■ **Given problem**:
Exactly the lines from the one containing "boxes below the rules" through the one containing "from mathutils import Matrix, Vector" must be returned; include both ends and nothing else.

■ **Dataset excerpt**:

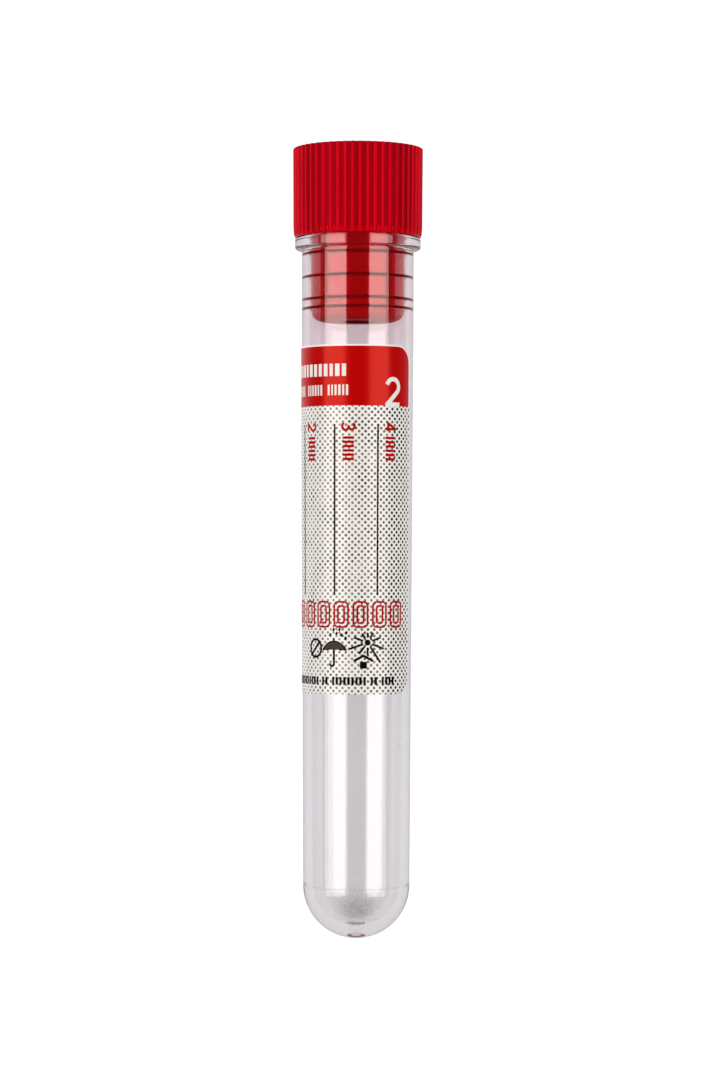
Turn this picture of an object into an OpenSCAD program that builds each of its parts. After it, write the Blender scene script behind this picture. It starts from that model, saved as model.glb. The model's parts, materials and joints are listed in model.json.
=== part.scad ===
// Blood collection tube, 16 x 100 mm, with a ribbed push-in stopper and a wrapped label.
// It lies as it comes to rest: on its round bottom and on two ribs of the stopper's head.
// The tube's axis runs along +Y, the stopper towards +Y, and the label's face looks up.

/* [Tube] */
// Length of the tube, from its bottom to its rim
tube_length = 100; // [85:1:130]
// Outer diameter of the straight neck below the rim
neck_d = 16; // [15.4:0.1:17]
// Length of the straight neck, from the rim down
neck_length = 11; // [6:0.5:12.5]
// How much narrower the tube is at its round bottom than at its neck
outer_draft = 0.8; // [0:0.1:1.2]
// Thickness of the wall at the rim
mouth_wall = 0.9; // [0.8:0.05:1.1]
// Thickness of the wall where the round bottom begins
base_wall = 1.35; // [1:0.05:1.6]
// Thickness of the wall at the middle of the bottom
bottom_wall = 1.5; // [1.2:0.1:3]
// How far the flange round the rim stands out of the neck
flange_out = 1; // [0.7:0.05:1.3]
// Thickness of the flange
flange_t = 1.7; // [1:0.1:3]
// Rounding of the flange's outer edges
flange_round = 0.4; // [0.1:0.05:0.45]
// Diameter of the flat that the mould's gate leaves on the bottom
gate_d = 2.7; // [2:0.1:4]
// Depth of the dimple inside that flat
gate_depth = 0.45; // [0.2:0.05:0.8]

/* [Stopper] */
// How far the head's ribs stand out past the flange, at the head's top
head_out = 0.3; // [0.15:0.05:0.8]
// Height of the head above the rim
head_h = 12.8; // [8:0.2:18]
// How much narrower the head is at its lower edge than at its top
head_draft = 0.14; // [0:0.02:0.24]
// Number of grip ribs round the head
rib_count = 52; // [36:1:60]
// Width of one grip rib
rib_w = 0.7; // [0.6:0.05:0.8]
// How far the grip ribs stand out of the head's wall
rib_out = 0.3; // [0.2:0.02:0.3]
// How much of the ribs' round crests the mould cuts flat
crest_trim = 0.05; // [0.03:0.01:0.1]
// Height of the bevel round the head's lower edge
lip_h = 0.35; // [0.3:0.05:1.2]
// How far that bevel steps in
lip_in = 0.25; // [0.1:0.01:0.5]
// Bevel of the head's top edge
top_bevel = 0.2; // [0.1:0.05:0.4]
// Wall of the hollow head
head_wall = 1.4; // [1:0.1:1.8]
// Gap between the plug and the bore at the rim
plug_gap = 0.4; // [0.3:0.05:0.6]
// Length of the plug below the rim
plug_length = 12; // [11.4:0.2:18]
// Wall of the hollow plug
plug_wall = 1.2; // [0.9:0.1:1.8]
// Thickness of the floor that closes the plug
plug_floor = 1.3; // [0.8:0.1:2]
// Height of the bevel round the plug's end
nose_h = 1.5; // [0.8:0.1:2]
// How far that bevel steps in
nose_in = 1.2; // [0.6:0.1:1.6]
// Depth of each sealing fin below the rim
fin_depths = [2.4, 5.7, 8.9, 10.2]; // [1:0.05:11]
// Thickness of one sealing fin at its edge
fin_t = 0.3; // [0.2:0.05:0.4]
// Clearance between the fins' edges and the bore
fin_gap = 0.03; // [0.02:0.01:0.1]

/* [Label] */
// Distance from the rim to the label's upper edge
label_drop = 15.65; // [13:0.05:20]
// Height of the label along the tube
label_h = 49.3; // [36:0.1:56]
// Width of the label round the tube
label_w = 40; // [30:0.2:44]
// Angle from the top of the lying tube to the label's right edge
label_right = 66; // [40:1:90]
// Thickness of the label
label_t = 0.1; // [0.06:0.01:0.2]
// Radius of the label's corners
label_corner = 2.8; // [1:0.1:4]
// Height of the red field, from the label's upper edge
header_h = 8.65; // [5:0.05:12]
// Width of the paper border that shows round the red field
header_border = 0.25; // [0.1:0.05:0.8]
// Thickness of the print
ink_t = 0.03; // [0.02:0.01:0.05]
// Number of write-in rules
rule_count = 4; // [1:1:5]
// Distance between the rules round the tube
rule_pitch = 6.2; // [4:0.1:7]
// Distance from the label's right edge to the nearest rule
rule_inset = 6.1; // [2:0.1:8]
// Gap between the red field and the rules
rule_gap = 2.6; // [0.5:0.1:5]
// Width of a rule
rule_w = 0.22; // [0.15:0.01:0.5]
// Number of outlined boxes in the row below the rules
box_count = 7; // [1:1:9]
// Width of an outlined box
box_w = 2.3; // [1.5:0.1:2.6]
// Height of an outlined box
box_h = 3.8; // [2:0.1:5]
// Distance between the outlined boxes round the tube
box_pitch = 2.8; // [2.7:0.1:3.2]
// Distance from the label's right edge to the nearest box
box_inset = 1.9; // [1:0.1:6]
// Distance from the label's lower edge to the boxes
box_rise = 9.35; // [5:0.05:12]
// Gap between the rules and the boxes
box_gap = 0.8; // [0.4:0.1:4]
// Width of the boxes' outline
box_line = 0.22; // [0.15:0.01:0.4]

/* [Hidden] */

$fn = 96;
// How far a cutting tool reaches past what it cuts
past = 1;

// Tube: heights are measured up the axis from the flat on the bottom
neck_r = neck_d / 2;
base_r = (neck_d - outer_draft) / 2;
mouth_r = neck_r - mouth_wall;
bore_base_r = base_r - base_wall;
flange_r = neck_r + flange_out;
gate_r = gate_d / 2;
dimple_r = gate_r - 0.3;
dimple_top_r = dimple_r * 0.6;
rim_z = tube_length;
flange_z = rim_z - flange_t;
neck_z = rim_z - neck_length;
base_z = sqrt(pow(base_r, 2) - pow(gate_r, 2));
bore_base_z = bottom_wall + bore_base_r;

function outer_r(z) = z > neck_z ? neck_r
    : base_r + (neck_r - base_r) * (z - base_z) / (neck_z - base_z);
function bore_r(z) = bore_base_r
    + (mouth_r - bore_base_r) * (z - bore_base_z) / (rim_z - bore_base_z);

// Stopper: its head sits on the rim and its plug hangs in the bore
head_top_r = flange_r + head_out;
head_low_r = head_top_r - head_draft / 2;
groove_r = head_top_r - rib_out;
rib_r = rib_w / 2;
rib_middle_r = head_top_r + crest_trim - rib_r;
rib_angle = 360 / rib_count;
head_top_z = rim_z + head_h;
lip_z = rim_z + lip_h;
head_bore_r = groove_r - head_wall;
plug_r = mouth_r - plug_gap;
plug_bore_r = plug_r - plug_wall;
plug_end_z = rim_z - plug_length;

// Label: heights of its edges and of its print
label_top_z = rim_z - label_drop;
label_low_z = label_top_z - label_h;
header_top_z = label_top_z - header_border;
header_low_z = label_top_z - header_h;
box_low_z = label_low_z + box_rise;
rule_top_z = header_low_z - rule_gap;
rule_low_z = box_low_z + box_h + box_gap;
label_middle_r = outer_r((label_top_z + label_low_z) / 2) + label_t;

// Degrees round the label's face for a length along it
function wrap_angle(length) = length / label_middle_r * 180 / PI;

// At rest the tube leans on its round bottom and on what sticks out furthest at its other end:
// the two ribs nearest the floor, at the head's lower or upper edge, or else the flange
function crest_half_angle(crest_r) =
    acos((pow(crest_r, 2) + pow(rib_middle_r, 2) - pow(rib_r, 2)) / (2 * crest_r * rib_middle_r));
function rib_rest_r(crest_r) = crest_r * cos(rib_angle / 2 - crest_half_angle(crest_r));
function lean(r, z) = acos(base_r / norm([r, z - base_z])) - atan2(z - base_z, r);
rest_tilt = max(lean(rib_rest_r(head_low_r), lip_z),
    lean(rib_rest_r(head_top_r), head_top_z - top_bevel),
    lean(flange_r, flange_z + flange_round));
end_y_low = -gate_r * sin(rest_tilt);
end_y_high = head_top_z * cos(rest_tilt) + (head_top_r - top_bevel) * sin(rest_tilt);

// Lays a piece that is drawn upright on the floor, with its front, -Y, turned up
module laid_down()
    translate([0, -(end_y_low + end_y_high) / 2, base_r - base_z * sin(rest_tilt)])
        rotate([rest_tilt - 90, 0, 0])
            children();

// Half of the tube's outer section, with the axis at x = 0
module tube_outline() {
    intersection() {
        union() {
            translate([0, base_z]) circle(base_r);
            polygon([[0, base_z], [base_r, base_z], [neck_r, neck_z], [neck_r, rim_z], [0, rim_z]]);
            translate([0, flange_z + flange_round])
                square([flange_r, flange_t - 2 * flange_round]);
            translate([0, flange_z])
                square([flange_r - flange_round, flange_t]);
            for (z = [flange_z + flange_round, rim_z - flange_round])
                translate([flange_r - flange_round, z]) circle(flange_round);
        }
        square([flange_r + past, rim_z]);
    }
}

// Half of the bore's section, which runs on past the rim
module bore_outline() {
    intersection() {
        translate([0, bore_base_z]) circle(bore_base_r);
        square([bore_base_r + past, bore_base_z]);
    }
    polygon([[0, bore_base_z], [bore_base_r, bore_base_z],
        [bore_r(rim_z + past), rim_z + past], [0, rim_z + past]]);
}

// The cone-sided dimple that the gate leaves in the flat on the bottom
module gate_dimple() {
    translate([0, 0, -gate_depth])
        cylinder(h = 2 * gate_depth, r1 = 2 * dimple_r - dimple_top_r, r2 = dimple_top_r);
}

// One clear moulding: rim flange, straight neck, drafted wall, round bottom and gate mark
module tube() {
    color([0.80, 0.79, 0.82, 0.45])
        laid_down()
            difference() {
                rotate_extrude() tube_outline();
                rotate_extrude() bore_outline();
                gate_dimple();
            }
}

// The head as turned, before its grooves are cut
module head_blank() {
    rotate_extrude()
        polygon([[0, rim_z], [head_low_r - lip_in, rim_z], [head_low_r, lip_z],
            [head_top_r, head_top_z - top_bevel], [head_top_r - top_bevel, head_top_z],
            [0, head_top_z]]);
}

// Everything that the grip ribs leave open, cut down into the lower bevel
module head_grooves() {
    translate([0, 0, rim_z + lip_h / 2])
        linear_extrude(head_h + past)
            difference() {
                circle(head_top_r + past);
                circle(groove_r);
                for (i = [0:rib_count - 1])
                    rotate(90 + (i + 0.5) * rib_angle)
                        translate([rib_middle_r, 0]) circle(rib_r, $fn = 24);
            }
}

// The plug with its bevelled end, and one ring for each sealing fin
module plug() {
    translate([0, 0, plug_end_z])
        cylinder(h = nose_h, r1 = plug_r - nose_in, r2 = plug_r);
    translate([0, 0, plug_end_z + nose_h])
        cylinder(h = plug_length - nose_h + lip_h, r = plug_r);
    for (depth = fin_depths) {
        fin_z = rim_z - depth;
        fin_r = bore_r(fin_z - fin_t) - fin_gap;
        rotate_extrude()
            polygon([[plug_bore_r, fin_z - fin_t], [plug_r, fin_z - fin_t],
                [fin_r, fin_z - fin_t / 2], [fin_r, fin_z + fin_t / 2],
                [plug_r, fin_z + fin_t], [plug_bore_r, fin_z + fin_t]]);
    }
}

// The recess in the top of the head, which runs on down into the plug
module stopper_hollow() {
    translate([0, 0, rim_z + head_wall])
        cylinder(h = head_h, r = head_bore_r);
    translate([0, 0, plug_end_z + plug_floor])
        cylinder(h = plug_length + head_h, r = plug_bore_r);
}

// One soft red moulding: ribbed head, hollow from above, and a finned plug
module stopper() {
    color([0.78, 0.02, 0.06])
        laid_down()
            difference() {
                union() {
                    difference() {
                        head_blank();
                        head_grooves();
                    }
                    plug();
                }
                stopper_hollow();
            }
}

// A thin sheet on the tube's wall, from a right edge, given as an angle, round to the left
module sheet(right, low_z, width, height, lift, thickness) {
    low_r = outer_r(low_z) + lift;
    top_r = outer_r(low_z + height) + lift;
    rotate(right - wrap_angle(width) - 90)
        rotate_extrude(angle = wrap_angle(width))
            polygon([[low_r, low_z], [low_r + thickness, low_z],
                [top_r + thickness, low_z + height], [top_r, low_z + height]]);
}

// What rounds one corner of a sheet: the waste outside a quarter circle, cut through the wall
module corner_waste(angle, z, left, low, radius) {
    rotate(angle)
        translate([0, 0, z])
            rotate([90, 0, 0])
                linear_extrude(flange_r)
                    mirror([left, 0]) mirror([0, low])
                        difference() {
                            translate([-radius, -radius]) square(radius + past);
                            translate([-radius, -radius]) circle(radius);
                        }
}

// The paper label, wrapped round the tube with a clear window left at the back
module label() {
    color([0.86, 0.85, 0.83])
        laid_down()
            difference() {
                sheet(label_right, label_low_z, label_w, label_h, 0, label_t);
                for (left = [0, 1], low = [0, 1])
                    corner_waste(label_right - left * wrap_angle(label_w),
                        low == 1 ? label_low_z : label_top_z, left, low, label_corner);
            }
}

// The red field across the label's upper edge, inside a narrow paper border
module label_header() {
    right = label_right - wrap_angle(header_border);
    width = label_w - 2 * header_border;
    color([0.80, 0.02, 0.05])
        laid_down()
            difference() {
                sheet(right, header_low_z, width, header_h - header_border, label_t, ink_t);
                for (left = [0, 1])
                    corner_waste(right - left * wrap_angle(width), header_top_z,
                        left, 0, label_corner - header_border);
            }
}

// The black write-in rules, which run along the tube
module label_rules() {
    color([0.10, 0.10, 0.10])
        laid_down()
            for (i = [0:rule_count - 1])
                sheet(label_right - wrap_angle(rule_inset + i * rule_pitch),
                    rule_low_z, rule_w, rule_top_z - rule_low_z, label_t, ink_t);
}

// The row of red outlined boxes below the rules
module label_boxes() {
    color([0.78, 0.10, 0.12])
        laid_down()
            for (i = [0:box_count - 1]) {
                inset = box_inset + i * box_pitch;
                difference() {
                    sheet(label_right - wrap_angle(inset),
                        box_low_z, box_w, box_h, label_t, ink_t);
                    sheet(label_right - wrap_angle(inset + box_line),
                        box_low_z + box_line, box_w - 2 * box_line, box_h - 2 * box_line,
                        label_t / 2, label_t + ink_t);
                }
            }
}

tube();
stopper();
label();
label_header();
label_rules();
label_boxes();
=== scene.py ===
# %% [markdown]
# # A clear sample tube with a red stopper
#
# This lesson dresses a 16 x 100 mm sample tube: a clear moulded wall, a soft red ribbed stopper and a printed
# paper label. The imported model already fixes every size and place, so each piece below is made upright in the
# tube's own measure, in millimetres up its axis, and then laid where the frame says that the tube lies.

# %% Load the frame
import itertools
import json
import math
import random

import bpy
from mathutils import Matrix, Vector


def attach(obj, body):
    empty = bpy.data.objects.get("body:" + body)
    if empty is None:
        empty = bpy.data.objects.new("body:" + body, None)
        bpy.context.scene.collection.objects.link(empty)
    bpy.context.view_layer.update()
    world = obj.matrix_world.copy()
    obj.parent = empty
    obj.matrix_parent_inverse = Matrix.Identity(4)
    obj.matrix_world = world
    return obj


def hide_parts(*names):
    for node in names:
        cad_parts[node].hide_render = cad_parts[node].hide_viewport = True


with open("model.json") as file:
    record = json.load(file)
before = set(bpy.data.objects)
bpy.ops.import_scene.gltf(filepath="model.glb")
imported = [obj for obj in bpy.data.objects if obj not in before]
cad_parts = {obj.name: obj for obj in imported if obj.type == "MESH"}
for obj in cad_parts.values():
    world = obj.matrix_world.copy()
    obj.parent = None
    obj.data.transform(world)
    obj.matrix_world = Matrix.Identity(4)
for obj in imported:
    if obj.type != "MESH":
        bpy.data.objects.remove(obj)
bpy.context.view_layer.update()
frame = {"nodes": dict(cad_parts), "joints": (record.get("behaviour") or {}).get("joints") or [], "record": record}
MM = 0.001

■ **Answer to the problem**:
// The row of red outlined boxes below the rules
module label_boxes() {
    color([0.78, 0.10, 0.12])
        laid_down()
            for (i = [0:box_count - 1]) {
                inset = box_inset + i * box_pitch;
                difference() {
                    sheet(label_right - wrap_angle(inset),
                        box_low_z, box_w, box_h, label_t, ink_t);
                    sheet(label_right - wrap_angle(inset + box_line),
                        box_low_z + box_line, box_w - 2 * box_line, box_h - 2 * box_line,
                        label_t / 2, label_t + ink_t);
                }
            }
}

tube();
stopper();
label();
label_header();
label_rules();
label_boxes();
=== scene.py ===
# %% [markdown]
# # A clear sample tube with a red stopper
#
# This lesson dresses a 16 x 100 mm sample tube: a clear moulded wall, a soft red ribbed stopper and a printed
# paper label. The imported model already fixes every size and place, so each piece below is made upright in the
# tube's own measure, in millimetres up its axis, and then laid where the frame says that the tube lies.

# %% Load the frame
import itertools
import json
import math
import random

import bpy
from mathutils import Matrix, Vector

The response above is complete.